ECLI:NL:CRVB:2024:1661
Centrale Raad van Beroep
- Hoger beroep
- Rechtspraak.nl
Weigering WIA-uitkering wegens onvoldoende arbeidsongeschiktheid en motiveringsgebrek in besluitvorming
In deze zaak heeft de Centrale Raad van Beroep op 21 augustus 2024 uitspraak gedaan in hoger beroep over de weigering van het Uitvoeringsinstituut werknemersverzekeringen (Uwv) om appellant per 17 augustus 2017 een WIA-uitkering toe te kennen.

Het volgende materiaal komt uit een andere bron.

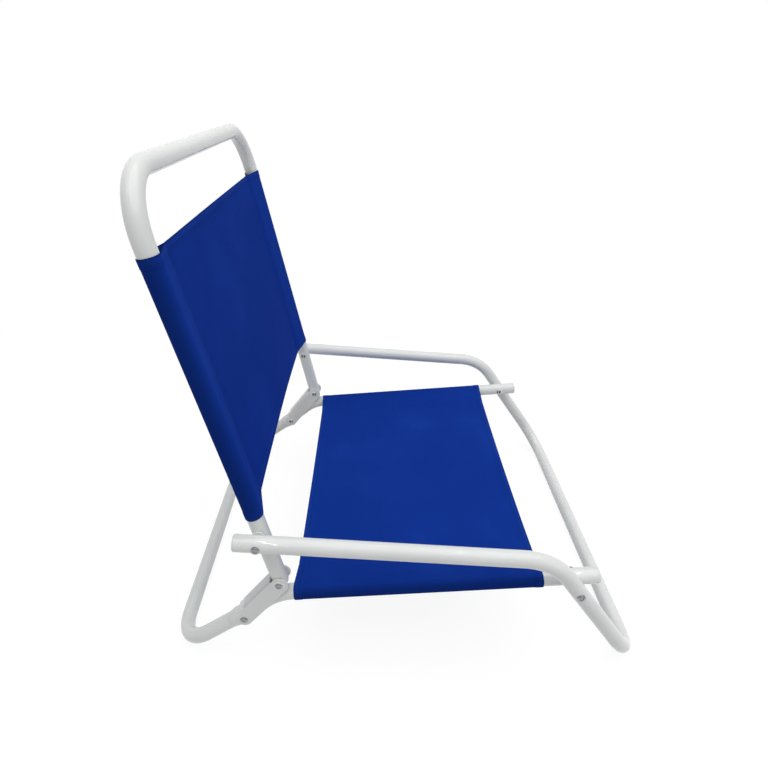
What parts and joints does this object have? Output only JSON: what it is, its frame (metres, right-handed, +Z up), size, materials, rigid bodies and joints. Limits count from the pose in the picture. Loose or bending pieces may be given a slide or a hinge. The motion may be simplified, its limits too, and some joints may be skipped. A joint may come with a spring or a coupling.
{
  "type": "folding_sling_chair",
  "caption": "Low folding beach or camp chair: white powder-coated steel tube frame with blue woven sling seat and back, folding on riveted pivots",
  "frame": {"origin": "On the floor, under the middle of the chair's bounding box", "axes": "+Z up, the chair faces -Y, +X is the sitter's left"},
  "size_m": [0.5696, 0.688, 0.6876],
  "materials": {
    "frame": "gloss white powder coat",
    "cloth": "matte woven",
    "rivet": "zinc plated",
    "plug": "satin"
  },
  "bodies": {
    "front_frame": {"arm_leg_frame": "frame", "arm_plug_left": "plug", "arm_plug_right": "plug", "front_leg_rivet_left": "rivet", "front_leg_rivet_right": "rivet", "front_leg_washer_left": "plug", "front_leg_washer_right": "plug", "arm_rivet_left": "rivet", "arm_rivet_right": "rivet", "arm_washer_left": "plug", "arm_washer_right": "plug"},
    "seat": {"seat_rail_left": "frame", "seat_rail_right": "frame", "seat_rail_plug_left": "plug", "seat_rail_plug_right": "plug", "seat_cloth": "cloth"},
    "rear_leg": {"rear_leg_frame": "frame", "rear_leg_rivet_left": "rivet", "rear_leg_rivet_right": "rivet", "back_foot_rivet_left": "rivet", "back_foot_rivet_right": "rivet"},
    "back": {"back_frame": "frame", "back_cloth": "cloth", "arm_rivet_cap_left": "rivet", "arm_rivet_cap_right": "rivet"}
  },
  "joints": [
    {"name": "seat_fold", "type": "hinge", "parent": "front_frame", "child": "seat", "pos_m": [0, -0.2285, 0.1615], "axis": [1, 0, 0], "range_deg": [0, 12.36]},
    {"name": "rear_leg_fold", "type": "hinge", "parent": "seat", "child": "rear_leg", "pos_m": [0, 0.22095, 0.09253], "axis": [1, 0, 0], "range_deg": [-83.75, 0]},
    {"name": "back_fold", "type": "hinge", "parent": "rear_leg", "child": "back", "pos_m": [0, 0.1655, 0.1615], "axis": [1, 0, 0], "range_deg": [0, 179.75]}
  ],
  "couplings": [
    {"joint": "seat_fold", "follows": "back_fold", "ratio": 0.06876},
    {"joint": "rear_leg_fold", "follows": "back_fold", "ratio": -0.46592}
  ]
}
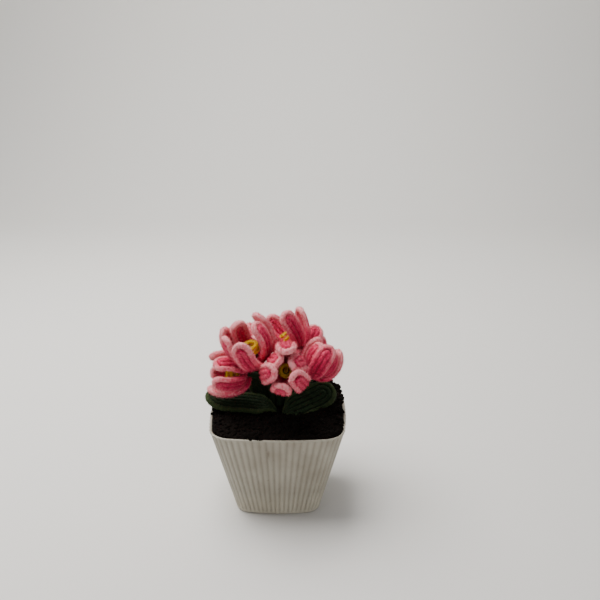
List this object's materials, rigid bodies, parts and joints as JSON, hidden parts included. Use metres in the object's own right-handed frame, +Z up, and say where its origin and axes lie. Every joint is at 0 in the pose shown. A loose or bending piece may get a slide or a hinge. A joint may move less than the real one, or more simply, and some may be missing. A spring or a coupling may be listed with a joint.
{
  "type": "potted tulip",
  "caption": "Bunch of fluffy pink craft tulips with yellow stamens and broad green leaves, standing in dark soil in a white fluted square pot.",
  "frame": {"origin": "centre of the pot's flat underside", "axes": "+Z up through the bunch, -Y towards the front, where one flower faces straight out, +X to the right seen from the front"},
  "size_m": [0.1095, 0.1107, 0.1566],
  "materials": {
    "pot_plastic": "satin warm white moulded plastic with upright flutes",
    "soil": "dark crumbly potting soil",
    "green_chenille": "dark green fluffy chenille stem",
    "pink_chenille": "pink fluffy chenille stem",
    "yellow_chenille": "yellow fluffy chenille stem"
  },
  "bodies": {
    "root": {"leaf_back": "green_chenille", "leaf_left": "green_chenille", "leaf_right": "green_chenille", "petal_back_left_1": "pink_chenille", "petal_back_left_2": "pink_chenille", "petal_back_left_3": "pink_chenille", "petal_back_left_4": "pink_chenille", "petal_back_left_5": "pink_chenille", "petal_back_left_6": "pink_chenille", "petal_back_right_1": "pink_chenille", "petal_back_right_2": "pink_chenille", "petal_back_right_3": "pink_chenille", "petal_back_right_4": "pink_chenille", "petal_back_right_5": "pink_chenille", "petal_back_right_6": "pink_chenille", "petal_front_1": "pink_chenille", "petal_front_2": "pink_chenille", "petal_front_3": "pink_chenille", "petal_front_4": "pink_chenille", "petal_front_5": "pink_chenille", "petal_front_6": "pink_chenille", "petal_left_low_1": "pink_chenille", "petal_left_low_2": "pink_chenille", "petal_left_low_3": "pink_chenille", "petal_left_low_4": "pink_chenille", "petal_left_low_5": "pink_chenille", "petal_left_upper_1": "pink_chenille", "petal_left_upper_2": "pink_chenille", "petal_left_upper_3": "pink_chenille", "petal_left_upper_4": "pink_chenille", "petal_left_upper_5": "pink_chenille", "petal_left_upper_6": "pink_chenille", "petal_right_1": "pink_chenille", "petal_right_2": "pink_chenille", "petal_right_3": "pink_chenille", "petal_right_4": "pink_chenille", "petal_right_5": "pink_chenille", "petal_right_6": "pink_chenille", "petal_top_1": "pink_chenille", "petal_top_2": "pink_chenille", "petal_top_3": "pink_chenille", "petal_top_4": "pink_chenille", "petal_top_5": "pink_chenille", "petal_top_6": "pink_chenille", "pot": "pot_plastic", "soil": "soil", "stamen_back_left": "yellow_chenille", "stamen_back_right": "yellow_chenille", "stamen_front": "yellow_chenille", "stamen_left_low": "yellow_chenille", "stamen_left_upper": "yellow_chenille", "stamen_right": "yellow_chenille", "stamen_top": "yellow_chenille", "stem_back_left": "green_chenille", "stem_back_right": "green_chenille", "stem_front": "green_chenille", "stem_left_low": "green_chenille", "stem_left_upper": "green_chenille", "stem_right": "green_chenille", "stem_top": "green_chenille"}
  },
  "joints": []
}
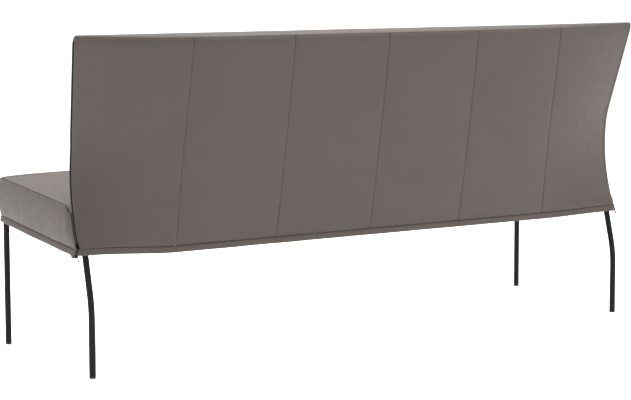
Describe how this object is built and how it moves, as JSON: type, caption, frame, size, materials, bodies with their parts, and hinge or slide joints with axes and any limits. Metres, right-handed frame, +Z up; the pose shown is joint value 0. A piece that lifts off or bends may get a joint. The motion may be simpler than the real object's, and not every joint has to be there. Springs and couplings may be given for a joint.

Het Uwv had vastgesteld dat appellant minder dan 35% arbeidsongeschikt was, wat volgens de Wet WIA vereist is voor het verkrijgen van een uitkering. Appellant betwistte deze beslissing en voerde aan dat het onderzoek van het Uwv onzorgvuldig was en dat hij meer medische beperkingen had dan het Uwv had aangenomen. De Raad oordeelde dat het Uwv voldoende medische en arbeidskundige onderbouwing had geleverd voor zijn besluit. De rechtbank had eerder geoordeeld dat het Uwv een motiveringsgebrek had, maar dit was hersteld in een aanvullend rapport. De Raad bevestigde de uitspraak van de rechtbank en oordeelde dat het Uwv terecht geen WIA-uitkering had toegekend, omdat appellant niet voldeed aan de vereiste mate van arbeidsongeschiktheid. De Raad concludeerde dat het hoger beroep van appellant niet slaagde en dat de weigering van de WIA-uitkering in stand bleef. Appellant kreeg geen vergoeding voor proceskosten en griffierecht.